<<<<
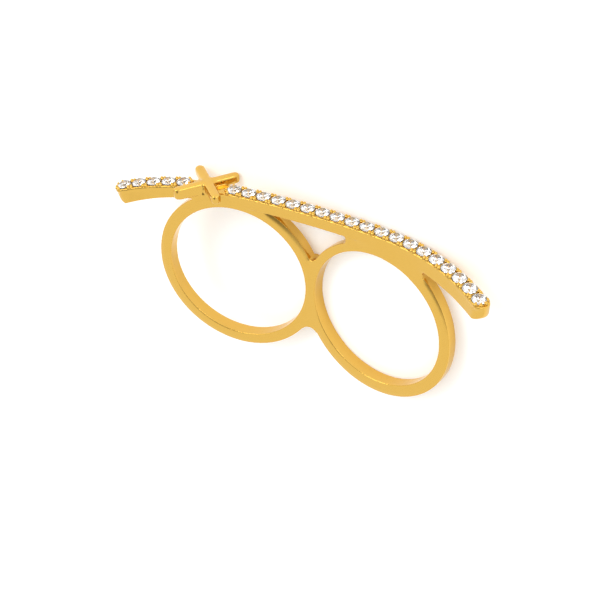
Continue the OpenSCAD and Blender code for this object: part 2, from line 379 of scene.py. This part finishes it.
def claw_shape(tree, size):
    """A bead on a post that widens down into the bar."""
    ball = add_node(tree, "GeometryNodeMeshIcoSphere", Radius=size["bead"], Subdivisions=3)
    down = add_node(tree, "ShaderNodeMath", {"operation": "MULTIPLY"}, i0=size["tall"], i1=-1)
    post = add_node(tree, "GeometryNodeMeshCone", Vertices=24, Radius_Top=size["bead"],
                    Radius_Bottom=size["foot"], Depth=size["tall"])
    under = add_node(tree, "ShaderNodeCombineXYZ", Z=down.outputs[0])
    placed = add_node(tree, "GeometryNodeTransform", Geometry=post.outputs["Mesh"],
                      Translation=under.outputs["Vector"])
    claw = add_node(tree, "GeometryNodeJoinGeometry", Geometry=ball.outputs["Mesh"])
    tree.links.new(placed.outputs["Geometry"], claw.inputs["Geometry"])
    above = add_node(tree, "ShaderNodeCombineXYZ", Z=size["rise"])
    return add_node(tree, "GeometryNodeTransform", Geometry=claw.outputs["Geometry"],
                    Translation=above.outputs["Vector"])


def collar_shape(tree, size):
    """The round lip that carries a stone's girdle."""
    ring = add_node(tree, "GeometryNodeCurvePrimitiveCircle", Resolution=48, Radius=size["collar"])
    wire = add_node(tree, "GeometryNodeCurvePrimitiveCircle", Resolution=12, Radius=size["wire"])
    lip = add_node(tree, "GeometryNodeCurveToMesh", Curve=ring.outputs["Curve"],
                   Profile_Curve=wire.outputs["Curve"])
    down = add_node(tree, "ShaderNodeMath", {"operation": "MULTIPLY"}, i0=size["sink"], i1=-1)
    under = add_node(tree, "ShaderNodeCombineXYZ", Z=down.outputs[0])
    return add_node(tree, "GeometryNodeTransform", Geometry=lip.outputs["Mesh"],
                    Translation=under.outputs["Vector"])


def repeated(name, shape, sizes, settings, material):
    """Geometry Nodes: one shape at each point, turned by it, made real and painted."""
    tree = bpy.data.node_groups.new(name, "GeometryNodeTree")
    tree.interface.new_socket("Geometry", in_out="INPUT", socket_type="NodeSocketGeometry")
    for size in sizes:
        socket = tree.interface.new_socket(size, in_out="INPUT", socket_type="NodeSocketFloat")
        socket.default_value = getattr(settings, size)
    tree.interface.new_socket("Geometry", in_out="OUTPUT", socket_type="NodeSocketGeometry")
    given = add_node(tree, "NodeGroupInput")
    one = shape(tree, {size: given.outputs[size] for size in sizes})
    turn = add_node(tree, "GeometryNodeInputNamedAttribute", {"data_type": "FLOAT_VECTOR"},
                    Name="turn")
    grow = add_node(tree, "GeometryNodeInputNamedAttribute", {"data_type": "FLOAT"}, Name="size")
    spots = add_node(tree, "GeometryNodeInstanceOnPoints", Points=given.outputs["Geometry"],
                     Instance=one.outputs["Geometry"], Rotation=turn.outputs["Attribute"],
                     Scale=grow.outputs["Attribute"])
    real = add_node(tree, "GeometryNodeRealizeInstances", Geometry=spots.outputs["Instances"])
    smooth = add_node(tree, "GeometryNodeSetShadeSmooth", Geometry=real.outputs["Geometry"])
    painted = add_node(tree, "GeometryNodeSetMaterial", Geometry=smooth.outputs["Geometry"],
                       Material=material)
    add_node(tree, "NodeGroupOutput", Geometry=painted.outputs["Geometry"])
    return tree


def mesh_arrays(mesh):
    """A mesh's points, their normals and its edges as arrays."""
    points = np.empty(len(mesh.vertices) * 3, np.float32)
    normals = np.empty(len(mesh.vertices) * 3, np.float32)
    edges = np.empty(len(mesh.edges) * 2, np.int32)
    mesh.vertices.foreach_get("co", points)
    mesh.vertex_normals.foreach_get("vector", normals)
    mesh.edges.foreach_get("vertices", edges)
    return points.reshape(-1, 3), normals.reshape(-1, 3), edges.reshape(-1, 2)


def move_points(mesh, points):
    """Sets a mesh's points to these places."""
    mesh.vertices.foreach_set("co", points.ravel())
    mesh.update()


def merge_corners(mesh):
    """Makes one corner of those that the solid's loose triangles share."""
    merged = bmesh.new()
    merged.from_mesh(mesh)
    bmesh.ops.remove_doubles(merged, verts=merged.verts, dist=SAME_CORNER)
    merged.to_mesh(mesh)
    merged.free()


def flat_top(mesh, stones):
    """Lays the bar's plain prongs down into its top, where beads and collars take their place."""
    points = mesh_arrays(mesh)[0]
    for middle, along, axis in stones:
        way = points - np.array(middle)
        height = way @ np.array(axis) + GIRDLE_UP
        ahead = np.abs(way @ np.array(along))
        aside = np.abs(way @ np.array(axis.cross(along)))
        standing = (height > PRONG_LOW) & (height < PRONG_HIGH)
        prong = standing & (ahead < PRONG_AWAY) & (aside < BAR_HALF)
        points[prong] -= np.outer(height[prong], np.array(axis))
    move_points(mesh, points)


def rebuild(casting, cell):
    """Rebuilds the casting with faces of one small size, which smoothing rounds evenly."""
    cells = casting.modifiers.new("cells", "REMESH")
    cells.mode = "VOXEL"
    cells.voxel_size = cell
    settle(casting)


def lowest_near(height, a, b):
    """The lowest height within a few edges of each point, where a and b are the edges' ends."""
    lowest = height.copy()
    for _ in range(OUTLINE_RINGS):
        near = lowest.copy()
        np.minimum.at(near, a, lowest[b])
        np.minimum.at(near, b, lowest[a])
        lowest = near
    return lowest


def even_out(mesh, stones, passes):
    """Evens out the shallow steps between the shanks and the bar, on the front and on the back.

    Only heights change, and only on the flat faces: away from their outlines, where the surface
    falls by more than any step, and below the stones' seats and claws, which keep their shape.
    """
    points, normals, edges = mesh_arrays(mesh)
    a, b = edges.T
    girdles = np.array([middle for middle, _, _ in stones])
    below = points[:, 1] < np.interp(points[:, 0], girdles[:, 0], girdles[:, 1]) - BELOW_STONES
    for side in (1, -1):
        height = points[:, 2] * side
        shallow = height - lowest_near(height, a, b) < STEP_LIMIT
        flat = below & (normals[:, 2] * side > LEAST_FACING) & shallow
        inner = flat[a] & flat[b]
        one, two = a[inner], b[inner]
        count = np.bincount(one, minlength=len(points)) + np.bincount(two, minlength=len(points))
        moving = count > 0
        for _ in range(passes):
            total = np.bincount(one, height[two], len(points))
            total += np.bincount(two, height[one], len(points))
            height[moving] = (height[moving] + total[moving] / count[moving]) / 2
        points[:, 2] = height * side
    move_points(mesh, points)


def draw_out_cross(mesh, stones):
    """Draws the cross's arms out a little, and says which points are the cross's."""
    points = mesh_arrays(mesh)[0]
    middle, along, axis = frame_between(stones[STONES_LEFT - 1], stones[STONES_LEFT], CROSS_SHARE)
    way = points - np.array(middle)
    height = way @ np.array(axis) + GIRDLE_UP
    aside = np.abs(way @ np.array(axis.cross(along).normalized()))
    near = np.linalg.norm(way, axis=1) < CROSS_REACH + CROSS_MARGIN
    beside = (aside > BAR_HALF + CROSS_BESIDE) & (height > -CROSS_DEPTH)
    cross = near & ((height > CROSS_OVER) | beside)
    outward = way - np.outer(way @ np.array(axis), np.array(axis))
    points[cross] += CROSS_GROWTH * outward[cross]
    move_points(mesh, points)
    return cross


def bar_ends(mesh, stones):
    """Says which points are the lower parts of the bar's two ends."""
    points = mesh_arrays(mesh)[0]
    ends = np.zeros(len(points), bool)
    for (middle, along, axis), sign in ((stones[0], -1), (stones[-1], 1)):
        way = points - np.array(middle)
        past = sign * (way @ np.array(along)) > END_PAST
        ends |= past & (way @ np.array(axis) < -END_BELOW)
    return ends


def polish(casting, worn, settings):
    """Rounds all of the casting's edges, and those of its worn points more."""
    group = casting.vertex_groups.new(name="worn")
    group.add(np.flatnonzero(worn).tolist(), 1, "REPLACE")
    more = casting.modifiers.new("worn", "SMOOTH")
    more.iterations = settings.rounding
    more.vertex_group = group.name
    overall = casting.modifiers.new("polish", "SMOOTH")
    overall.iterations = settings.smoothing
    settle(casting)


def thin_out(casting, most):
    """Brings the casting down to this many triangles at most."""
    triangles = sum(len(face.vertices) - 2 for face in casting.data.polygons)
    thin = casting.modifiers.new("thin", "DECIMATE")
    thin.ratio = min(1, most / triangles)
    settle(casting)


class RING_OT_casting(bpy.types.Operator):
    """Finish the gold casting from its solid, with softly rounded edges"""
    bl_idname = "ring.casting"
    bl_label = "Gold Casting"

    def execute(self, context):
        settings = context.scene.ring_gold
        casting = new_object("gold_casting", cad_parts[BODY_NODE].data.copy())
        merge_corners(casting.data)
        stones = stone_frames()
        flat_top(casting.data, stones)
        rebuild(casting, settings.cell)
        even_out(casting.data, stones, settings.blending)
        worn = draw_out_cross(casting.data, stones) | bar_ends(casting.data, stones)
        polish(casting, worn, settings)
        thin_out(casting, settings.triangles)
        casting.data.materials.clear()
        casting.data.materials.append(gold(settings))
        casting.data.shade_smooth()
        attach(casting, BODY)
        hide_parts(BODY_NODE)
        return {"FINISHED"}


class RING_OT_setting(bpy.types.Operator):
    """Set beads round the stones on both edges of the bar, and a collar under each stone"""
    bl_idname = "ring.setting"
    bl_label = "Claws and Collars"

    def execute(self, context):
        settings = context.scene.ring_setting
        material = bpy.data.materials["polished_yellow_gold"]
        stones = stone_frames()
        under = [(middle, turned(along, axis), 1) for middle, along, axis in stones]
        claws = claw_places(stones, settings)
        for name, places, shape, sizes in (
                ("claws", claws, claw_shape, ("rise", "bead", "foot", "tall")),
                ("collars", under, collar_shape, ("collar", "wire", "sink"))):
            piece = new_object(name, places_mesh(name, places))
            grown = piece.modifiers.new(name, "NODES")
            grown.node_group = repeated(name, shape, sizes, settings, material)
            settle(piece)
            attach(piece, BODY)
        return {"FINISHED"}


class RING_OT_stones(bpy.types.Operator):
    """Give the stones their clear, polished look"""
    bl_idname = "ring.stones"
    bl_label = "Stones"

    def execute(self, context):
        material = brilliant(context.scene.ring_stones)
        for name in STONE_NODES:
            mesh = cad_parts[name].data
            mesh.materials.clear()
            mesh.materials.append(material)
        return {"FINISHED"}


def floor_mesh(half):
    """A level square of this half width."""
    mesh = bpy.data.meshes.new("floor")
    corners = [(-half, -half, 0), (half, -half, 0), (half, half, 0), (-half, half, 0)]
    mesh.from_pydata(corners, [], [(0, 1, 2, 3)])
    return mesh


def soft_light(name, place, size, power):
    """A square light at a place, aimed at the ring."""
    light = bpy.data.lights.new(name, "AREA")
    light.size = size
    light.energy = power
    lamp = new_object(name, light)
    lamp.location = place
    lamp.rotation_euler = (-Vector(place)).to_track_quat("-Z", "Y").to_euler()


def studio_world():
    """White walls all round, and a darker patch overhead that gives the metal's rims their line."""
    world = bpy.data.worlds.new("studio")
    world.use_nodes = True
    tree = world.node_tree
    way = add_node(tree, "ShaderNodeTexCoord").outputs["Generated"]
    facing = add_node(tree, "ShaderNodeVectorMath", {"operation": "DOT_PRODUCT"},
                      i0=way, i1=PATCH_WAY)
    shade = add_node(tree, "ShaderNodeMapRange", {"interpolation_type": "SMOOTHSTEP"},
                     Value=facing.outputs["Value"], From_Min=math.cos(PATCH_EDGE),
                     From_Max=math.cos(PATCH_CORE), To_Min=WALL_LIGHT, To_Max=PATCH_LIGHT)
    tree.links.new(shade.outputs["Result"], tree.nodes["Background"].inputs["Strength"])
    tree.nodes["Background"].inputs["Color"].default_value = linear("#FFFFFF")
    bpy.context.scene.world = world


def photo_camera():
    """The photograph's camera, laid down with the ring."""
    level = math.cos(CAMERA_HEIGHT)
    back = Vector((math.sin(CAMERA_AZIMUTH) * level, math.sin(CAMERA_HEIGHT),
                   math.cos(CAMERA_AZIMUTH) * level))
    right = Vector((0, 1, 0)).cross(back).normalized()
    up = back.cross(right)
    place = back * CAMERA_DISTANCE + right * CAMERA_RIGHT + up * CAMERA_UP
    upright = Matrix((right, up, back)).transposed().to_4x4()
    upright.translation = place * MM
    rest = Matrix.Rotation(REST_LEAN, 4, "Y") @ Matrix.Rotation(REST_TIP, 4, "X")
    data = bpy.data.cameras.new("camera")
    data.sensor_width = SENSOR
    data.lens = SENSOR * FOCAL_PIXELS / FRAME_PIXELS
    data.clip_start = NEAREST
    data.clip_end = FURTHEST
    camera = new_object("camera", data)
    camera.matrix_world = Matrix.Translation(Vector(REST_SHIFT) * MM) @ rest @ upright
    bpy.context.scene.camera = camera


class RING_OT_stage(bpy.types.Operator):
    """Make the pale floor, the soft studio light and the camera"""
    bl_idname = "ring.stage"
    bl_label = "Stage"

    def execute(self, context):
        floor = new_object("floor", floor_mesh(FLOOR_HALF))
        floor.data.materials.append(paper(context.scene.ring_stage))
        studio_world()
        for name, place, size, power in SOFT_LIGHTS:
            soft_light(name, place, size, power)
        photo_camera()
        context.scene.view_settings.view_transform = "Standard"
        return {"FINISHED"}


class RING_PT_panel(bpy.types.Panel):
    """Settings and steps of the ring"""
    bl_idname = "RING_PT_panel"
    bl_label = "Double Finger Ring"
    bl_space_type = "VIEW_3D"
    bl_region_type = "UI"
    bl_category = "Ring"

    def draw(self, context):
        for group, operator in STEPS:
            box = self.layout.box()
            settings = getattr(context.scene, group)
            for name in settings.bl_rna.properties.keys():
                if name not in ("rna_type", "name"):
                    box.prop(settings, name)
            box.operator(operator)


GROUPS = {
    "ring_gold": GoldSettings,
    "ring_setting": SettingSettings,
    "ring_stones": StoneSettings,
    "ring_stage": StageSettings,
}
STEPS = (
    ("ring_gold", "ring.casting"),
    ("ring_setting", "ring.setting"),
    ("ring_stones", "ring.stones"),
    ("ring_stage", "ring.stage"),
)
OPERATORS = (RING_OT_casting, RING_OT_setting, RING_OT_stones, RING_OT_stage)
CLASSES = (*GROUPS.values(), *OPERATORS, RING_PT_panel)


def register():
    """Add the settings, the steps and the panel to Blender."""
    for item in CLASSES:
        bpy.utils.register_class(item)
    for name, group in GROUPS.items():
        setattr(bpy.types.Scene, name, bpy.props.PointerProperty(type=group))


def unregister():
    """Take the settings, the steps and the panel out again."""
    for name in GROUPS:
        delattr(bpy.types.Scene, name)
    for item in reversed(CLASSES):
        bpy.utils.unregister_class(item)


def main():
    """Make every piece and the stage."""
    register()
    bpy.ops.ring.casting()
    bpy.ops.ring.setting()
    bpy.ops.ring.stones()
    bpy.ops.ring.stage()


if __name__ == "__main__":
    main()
>>>>
**TASK TO CARRY OUT**
State how many lines above include the word "piece", and nothing more.

**TASK RESPONSE**
5